“O preso é, essencialmente, um necessitado” (Francesco Carnelutti, jurista italiano, 1879-1965)
Não se discute aqui os fundamentos da condenação de Lula da Silva, tampouco os crimes que ele eventualmente tenha praticado. Esse é assunto para sua defesa, que tem se ocupado muito bem disto, exaustivamente.
Discute-se o momento de sua prisão, a extemporaneidade, a pressa na aplicação do cumprimento da pena, a antecipação do castigo judicial.
Qualquer primeiranista de direito conhece o artigo 5º, inciso LVII, da Constituição Federal: “ninguém será considerado culpado até o trânsito em julgado de sentença penal condenatória”. É a presunção legal da inocência.
Entende-se por trânsito em julgado a circunstância em que não há mais possibilidade de recurso em qualquer instância.
No caso de Lula da Silva, não é demais repetir, que ele foi condenado em primeira instância pela Justiça Federal do Paraná e, em segunda instância, pelo respectivo Tribunal Regional Federal.
Nesse momento, sobreveio-lhe a prisão, em razão de entendimento do Supremo Tribunal Federal que havia firmado jurisprudência quanto à execução provisória da pena. Entendimento estapafúrdio e desconforme a Constituição da República.

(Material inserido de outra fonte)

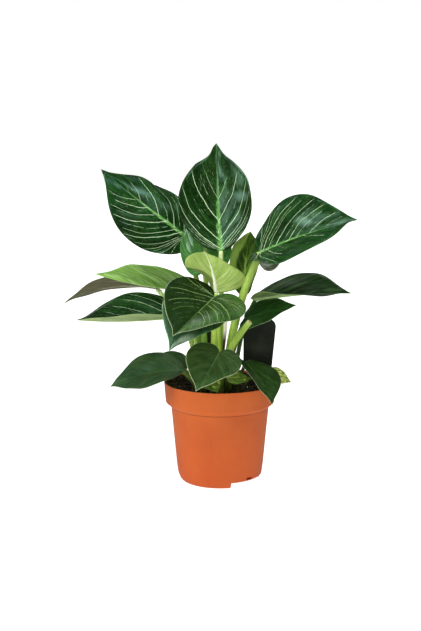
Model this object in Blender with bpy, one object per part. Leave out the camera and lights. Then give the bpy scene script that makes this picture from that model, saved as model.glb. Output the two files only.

Por conseguinte, entendimento inconstitucional, porque os recursos ainda não se esgotaram. Há recursos de Lula pendentes de julgamento no Superior Tribunal de Justiça e, por extensão, na ocasião própria, no Supremo Tribunal Federal.
Logo, a prisão de Lula da Silva é ilegal e a execução provisória da pena não se ampara em nenhum lastro plausível. A vontade do juiz e dos tribunais não pode contrariar o preceito legal.
Ora, o mesmo artigo 5º, da Constituição da República, preceitua que “todos são iguais perante a lei, sem distinção de qualquer natureza…”
Por aí se vê, que Lula da Silva não está sendo considerado em igualdade de condições relativamente a outros condenados, por uma razão bastante simples: há caso em que houve condenação em segunda instância e o apenado está solto com o beneplácito do Poder Judiciário.
É o caso do ex-ministro petista José Dirceu. Condenado em segunda instância, Dirceu está em liberdade por ordem do Supremo Tribunal Federal. Aqui também não se discute os caminhos legais que o levaram à soltura, mas a semelhança entre os dois casos.
Então, existe um complô institucional para manter Lula da Silva preso. A lei aplicada a Lula da Silva é aplicada de modo diverso em relação a outros condenados.
Todavia, há uma hipótese razoável no sentido de que Lula da Silva venha a ser beneficiado em breve pelo instituto da prisão domiciliar ou em razão de habeas corpus que lhe colocará em liberdade.
Há outros inquéritos contra Lula, outras denúncias, outras investigações, virão outras sentenças possivelmente condenatórias.
Entrementes, a prisão deverá ocorrer lá na frente, depois de esgotados todos os recursos a que tiver direito o ex-presidente.
Antecipar o cumprimento da pena contraria a Constituição Federal e a lei processual penal.
Seguramente há um complô de interpretação que mantém Lula da Silva preso. Esse complô é formado basicamente pelo descompasso entre a Constituição Federal e decisões judiciais atabalhoadas.
O que assusta a democracia e operadores do direito é ver o Supremo Tribunal Federal, que é guardião da Constituição, quedar-se diante de tais absurdos processuais.
Se a dúvida está na dubiedade da lei, mude-se a lei ou exija-se que seja mudada, mas mantenha-se o amplo direito de defesa do acusado que “é, essencialmente, um necessitado”. Seja Lula da Silva ou qualquer outro.